If Turton and Allan blame their Arabic counterparts for this intense hostility, they won't say so directly. But they do not exactly defend their sister channel, either. "I can talk for us, as far as we're concerned, we stand by our reporting ... from across the road, it's their editorial line," Allan said.
For many Egyptians, however, and certainly for the government, that distinction no longer seems relevant. "We had a slight fear when he told us he was going to work there, because of the situation in Egypt," said Adel Fahmy, Mohamed's brother. "[Al Jazeera English] is totally different, and should be perceived in a different way, but unfortunately it's not ... so we had a slight fear, but we never thought it would actually happen."

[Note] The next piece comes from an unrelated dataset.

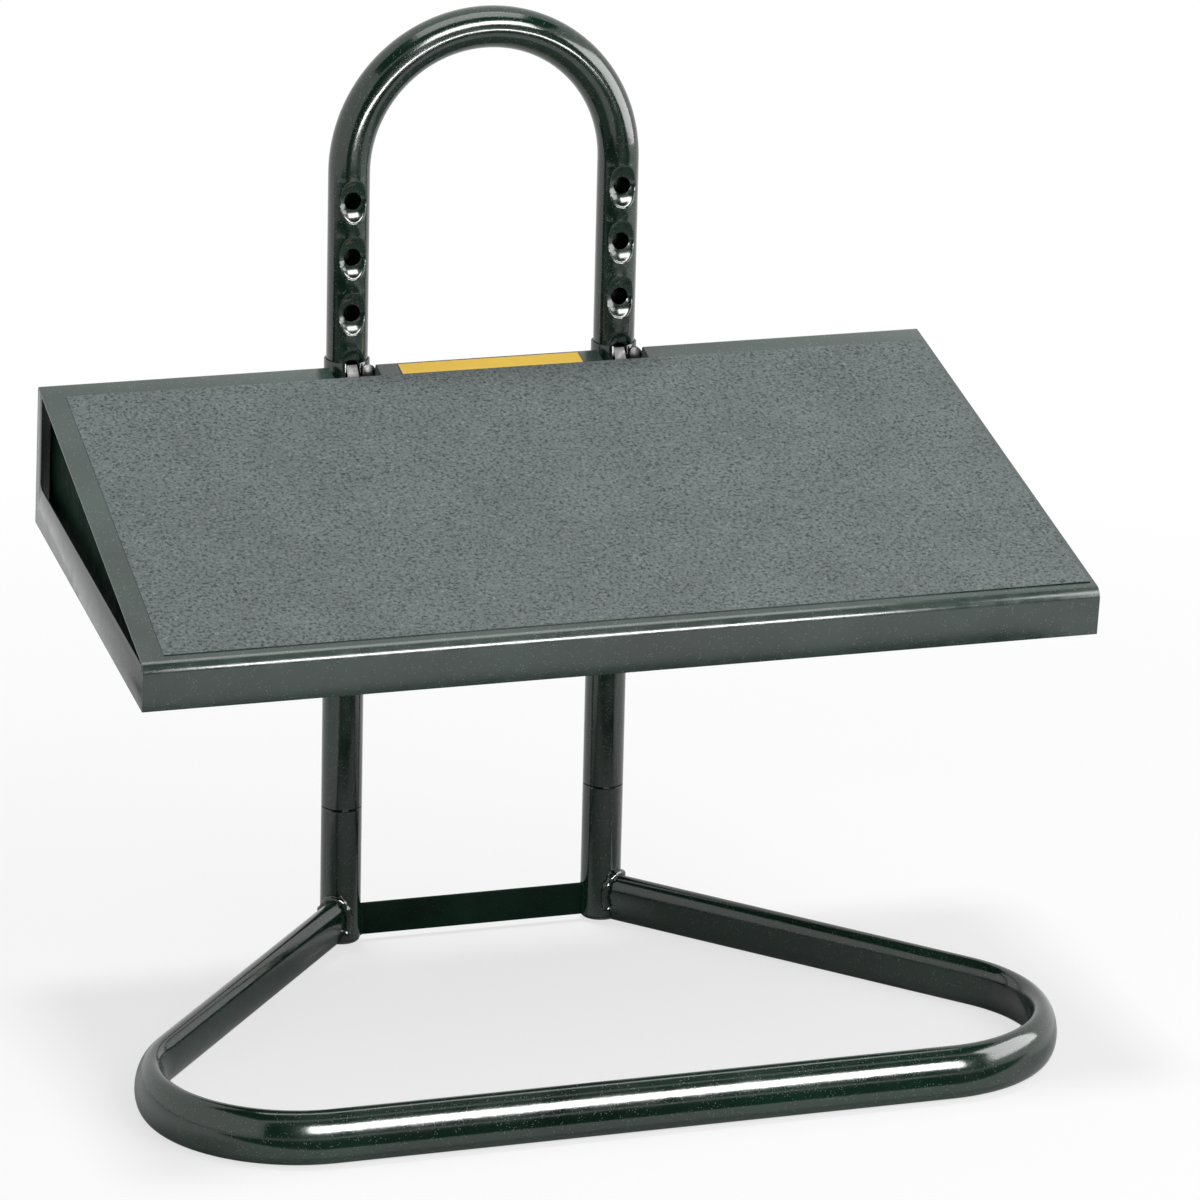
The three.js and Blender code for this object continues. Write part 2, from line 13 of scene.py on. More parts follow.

Fahmy and Mohamed were moved last week into the same cell as Greste in Mulhaq al-Mazra, a lower-security annex of Tora.
Turton will be tried in absentia at the Feb. 20 hearing, and plans to submit affidavits in her defense. Allan plans to attend the trial, though Egypt has now started requiring visitors from Doha to obtain visas in advance.
Fahmy hopes to defend himself, a family member said, though he isn't sure if the court will allow it. "He told me the prosecutors confronted him about having Muslim Brotherhood contacts in his phone. It's ridiculous," said the relative, who asked to remain anonymous.
Ironically, Fahmy even joined two big anti-Brotherhood demonstrations last year -- as a protester, not a journalist. Family members say he went to Tahrir Square on June 30, the first day of huge anti-Morsi protests that preceded his ouster. And he went again on July 26, to give Sisi the "mandate" that has now been turned against Fahmy and his colleagues.
"He was very happy ... he was so proud to see the Egyptian people happy. It breaks my heart to see this happen," the relative said.